▶ [AIM]:
Report, as a bare number, how many lines hold "that".

▶ [DATA EXTRACT]:
— start —

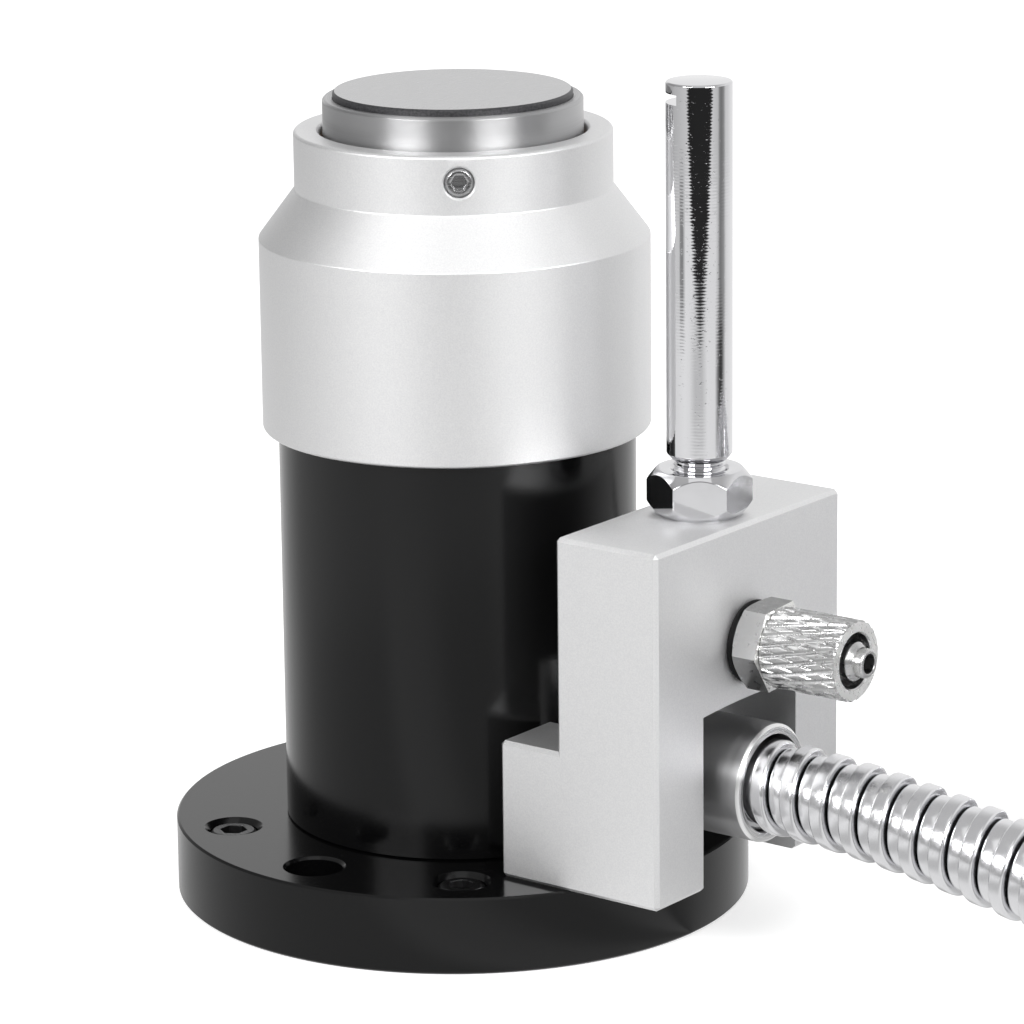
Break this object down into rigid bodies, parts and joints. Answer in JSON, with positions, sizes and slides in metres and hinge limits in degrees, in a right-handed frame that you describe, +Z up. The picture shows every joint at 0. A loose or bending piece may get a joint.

— end —
— start —

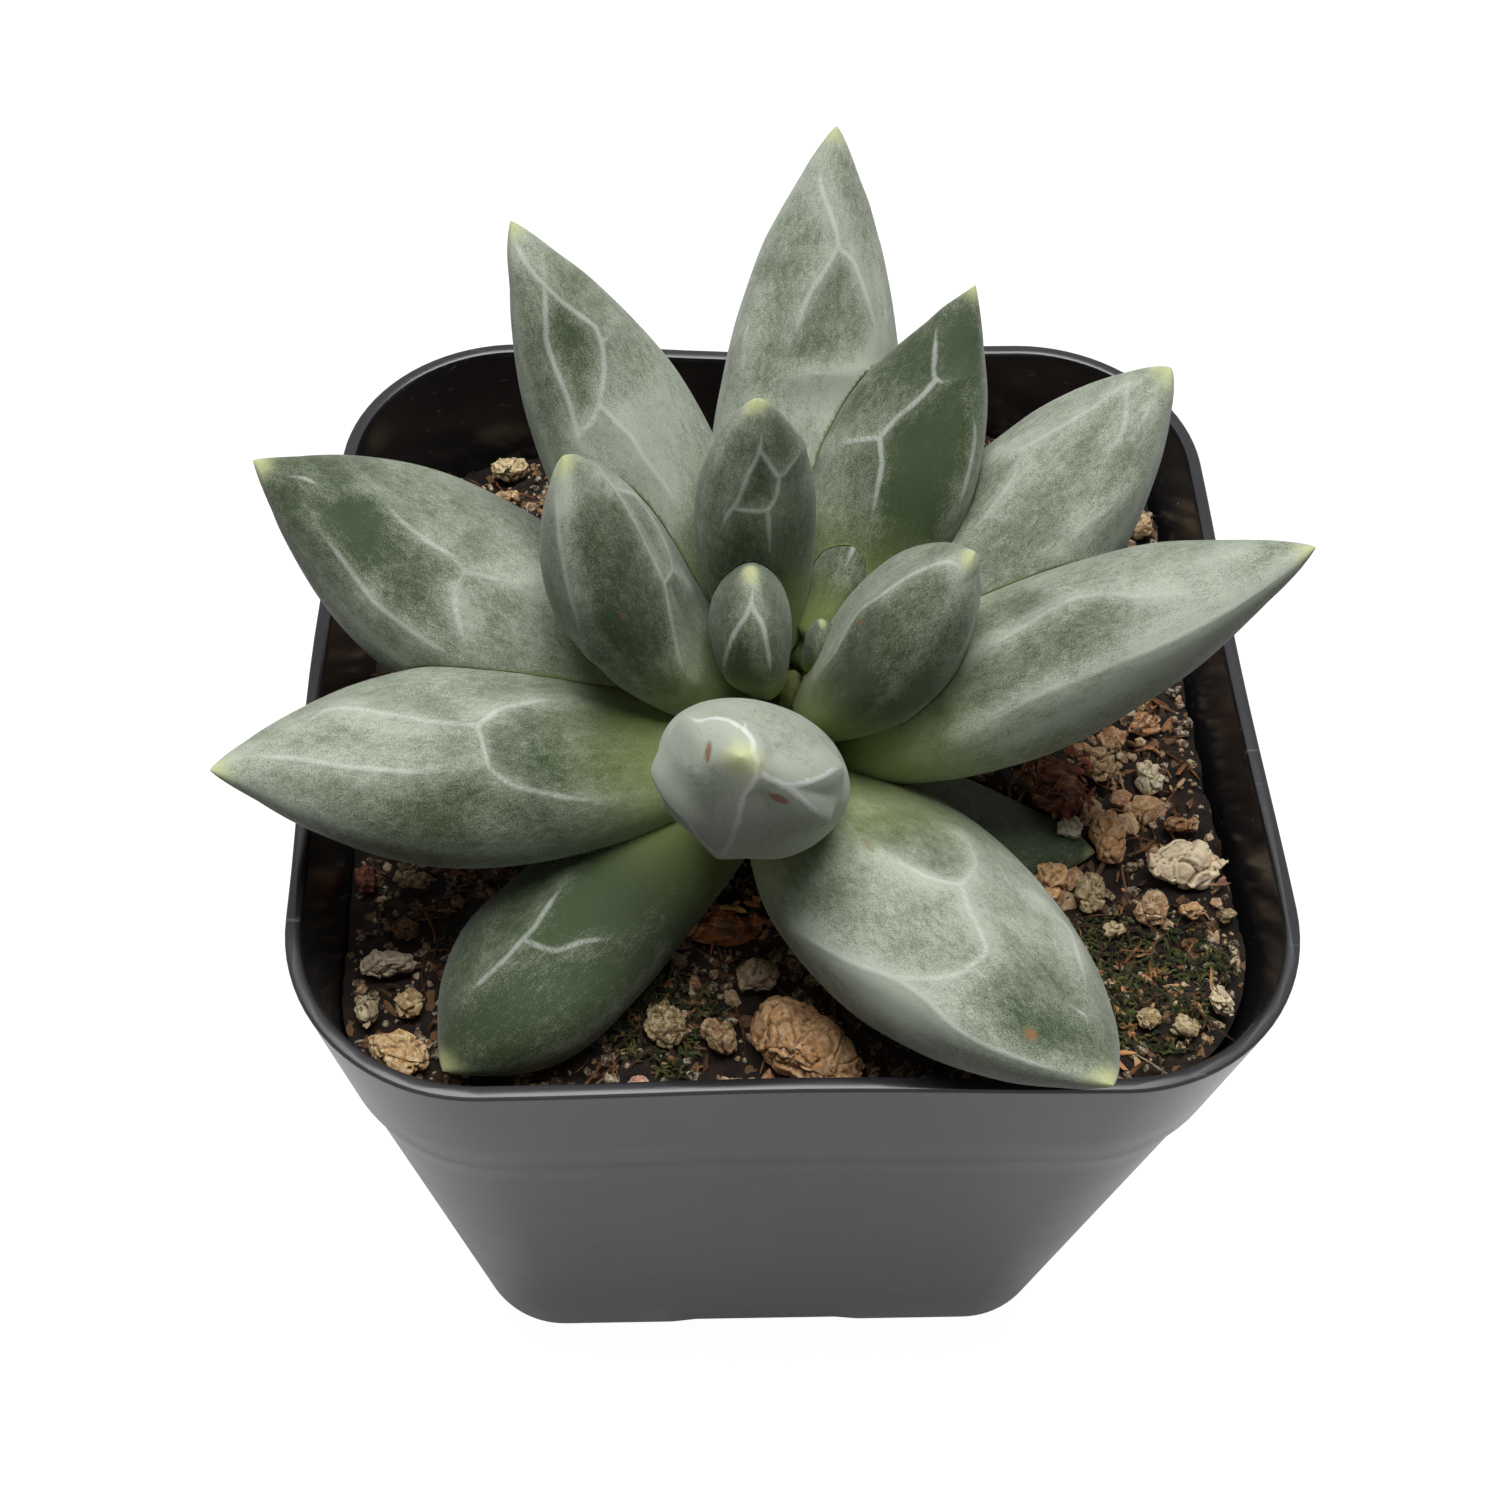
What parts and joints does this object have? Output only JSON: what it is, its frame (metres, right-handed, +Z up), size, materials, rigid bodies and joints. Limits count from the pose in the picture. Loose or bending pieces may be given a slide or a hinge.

— end —
— start —

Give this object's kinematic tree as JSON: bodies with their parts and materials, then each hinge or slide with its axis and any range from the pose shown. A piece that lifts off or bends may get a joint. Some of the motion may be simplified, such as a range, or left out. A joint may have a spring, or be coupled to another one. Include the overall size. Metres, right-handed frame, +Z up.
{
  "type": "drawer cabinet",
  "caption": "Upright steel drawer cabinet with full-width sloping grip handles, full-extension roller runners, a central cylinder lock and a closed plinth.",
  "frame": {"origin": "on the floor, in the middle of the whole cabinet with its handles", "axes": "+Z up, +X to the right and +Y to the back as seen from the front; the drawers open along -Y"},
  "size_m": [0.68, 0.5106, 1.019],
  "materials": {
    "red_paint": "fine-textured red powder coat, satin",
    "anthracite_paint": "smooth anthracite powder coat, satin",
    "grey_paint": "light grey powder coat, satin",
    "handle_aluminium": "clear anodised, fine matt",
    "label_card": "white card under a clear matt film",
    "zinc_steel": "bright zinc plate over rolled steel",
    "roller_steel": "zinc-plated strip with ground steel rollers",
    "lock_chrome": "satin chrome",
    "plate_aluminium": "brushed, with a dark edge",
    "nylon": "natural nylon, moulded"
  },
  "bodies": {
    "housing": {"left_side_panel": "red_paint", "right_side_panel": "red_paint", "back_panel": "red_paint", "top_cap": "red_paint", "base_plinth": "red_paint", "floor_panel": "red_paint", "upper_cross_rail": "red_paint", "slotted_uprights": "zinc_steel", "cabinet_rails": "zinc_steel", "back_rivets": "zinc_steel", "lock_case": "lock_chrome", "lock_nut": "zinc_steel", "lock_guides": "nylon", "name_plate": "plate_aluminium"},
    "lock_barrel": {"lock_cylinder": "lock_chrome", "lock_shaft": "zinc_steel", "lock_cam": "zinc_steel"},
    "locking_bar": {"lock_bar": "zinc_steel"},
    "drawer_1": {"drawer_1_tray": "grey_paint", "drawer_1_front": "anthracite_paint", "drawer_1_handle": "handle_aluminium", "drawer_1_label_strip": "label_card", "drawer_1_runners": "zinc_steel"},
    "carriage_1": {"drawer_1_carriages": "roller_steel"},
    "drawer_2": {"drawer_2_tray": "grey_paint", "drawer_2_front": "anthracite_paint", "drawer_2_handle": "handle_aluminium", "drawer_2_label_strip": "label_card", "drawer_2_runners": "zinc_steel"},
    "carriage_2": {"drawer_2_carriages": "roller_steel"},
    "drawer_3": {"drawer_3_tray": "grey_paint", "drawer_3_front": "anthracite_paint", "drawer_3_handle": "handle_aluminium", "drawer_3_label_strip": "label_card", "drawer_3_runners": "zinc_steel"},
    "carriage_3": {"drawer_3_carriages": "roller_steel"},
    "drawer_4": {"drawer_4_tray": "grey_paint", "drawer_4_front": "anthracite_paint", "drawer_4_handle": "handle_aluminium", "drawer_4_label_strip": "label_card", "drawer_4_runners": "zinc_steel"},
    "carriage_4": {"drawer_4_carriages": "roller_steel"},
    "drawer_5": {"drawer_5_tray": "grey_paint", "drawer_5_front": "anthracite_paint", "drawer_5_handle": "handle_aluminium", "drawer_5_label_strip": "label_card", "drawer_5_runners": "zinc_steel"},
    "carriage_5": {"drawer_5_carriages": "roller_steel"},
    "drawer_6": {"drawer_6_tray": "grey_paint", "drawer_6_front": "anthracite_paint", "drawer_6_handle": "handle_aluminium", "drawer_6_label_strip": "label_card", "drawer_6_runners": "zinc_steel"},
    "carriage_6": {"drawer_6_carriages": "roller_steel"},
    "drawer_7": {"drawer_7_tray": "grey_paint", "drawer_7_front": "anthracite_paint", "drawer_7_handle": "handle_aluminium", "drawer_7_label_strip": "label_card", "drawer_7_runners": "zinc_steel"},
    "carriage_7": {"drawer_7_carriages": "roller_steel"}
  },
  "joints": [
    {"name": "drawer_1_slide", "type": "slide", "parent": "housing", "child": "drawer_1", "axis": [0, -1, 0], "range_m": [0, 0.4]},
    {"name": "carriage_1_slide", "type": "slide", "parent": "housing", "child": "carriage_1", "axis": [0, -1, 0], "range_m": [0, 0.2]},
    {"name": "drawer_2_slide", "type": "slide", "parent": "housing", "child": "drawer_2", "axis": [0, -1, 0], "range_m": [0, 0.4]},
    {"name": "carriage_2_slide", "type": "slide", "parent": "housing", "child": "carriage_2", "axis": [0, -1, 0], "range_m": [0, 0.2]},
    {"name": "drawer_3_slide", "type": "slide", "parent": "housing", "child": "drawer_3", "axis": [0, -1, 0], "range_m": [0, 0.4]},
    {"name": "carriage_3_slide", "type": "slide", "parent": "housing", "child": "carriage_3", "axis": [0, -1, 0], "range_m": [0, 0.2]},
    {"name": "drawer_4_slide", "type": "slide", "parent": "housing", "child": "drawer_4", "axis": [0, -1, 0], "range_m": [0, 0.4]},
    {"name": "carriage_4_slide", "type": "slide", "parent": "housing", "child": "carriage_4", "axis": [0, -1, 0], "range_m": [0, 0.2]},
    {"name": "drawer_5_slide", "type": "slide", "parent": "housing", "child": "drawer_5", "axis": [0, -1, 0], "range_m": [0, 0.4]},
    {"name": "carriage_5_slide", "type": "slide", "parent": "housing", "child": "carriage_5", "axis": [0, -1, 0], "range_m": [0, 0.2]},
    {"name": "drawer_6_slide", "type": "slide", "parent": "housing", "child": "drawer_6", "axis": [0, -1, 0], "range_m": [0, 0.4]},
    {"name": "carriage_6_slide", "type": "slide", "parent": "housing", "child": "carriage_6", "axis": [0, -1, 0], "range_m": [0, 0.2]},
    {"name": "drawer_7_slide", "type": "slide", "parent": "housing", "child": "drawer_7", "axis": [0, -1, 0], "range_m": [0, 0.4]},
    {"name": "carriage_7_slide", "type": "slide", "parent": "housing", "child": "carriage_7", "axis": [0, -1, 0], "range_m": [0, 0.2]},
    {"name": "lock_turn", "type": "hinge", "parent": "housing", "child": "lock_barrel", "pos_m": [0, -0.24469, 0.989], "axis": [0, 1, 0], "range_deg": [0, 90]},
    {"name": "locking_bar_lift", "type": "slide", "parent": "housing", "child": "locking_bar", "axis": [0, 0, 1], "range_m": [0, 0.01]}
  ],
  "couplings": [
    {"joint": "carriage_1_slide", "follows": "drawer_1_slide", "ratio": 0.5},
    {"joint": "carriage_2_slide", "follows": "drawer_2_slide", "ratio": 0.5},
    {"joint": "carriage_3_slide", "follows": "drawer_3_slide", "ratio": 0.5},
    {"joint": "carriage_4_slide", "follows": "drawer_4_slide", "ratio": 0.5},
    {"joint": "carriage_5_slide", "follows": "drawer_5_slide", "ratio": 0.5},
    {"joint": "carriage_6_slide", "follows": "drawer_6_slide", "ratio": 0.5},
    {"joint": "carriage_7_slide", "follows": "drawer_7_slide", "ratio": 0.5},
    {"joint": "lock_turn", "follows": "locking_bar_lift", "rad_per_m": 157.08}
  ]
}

— end —

▶ [FULL OUTPUT]:
2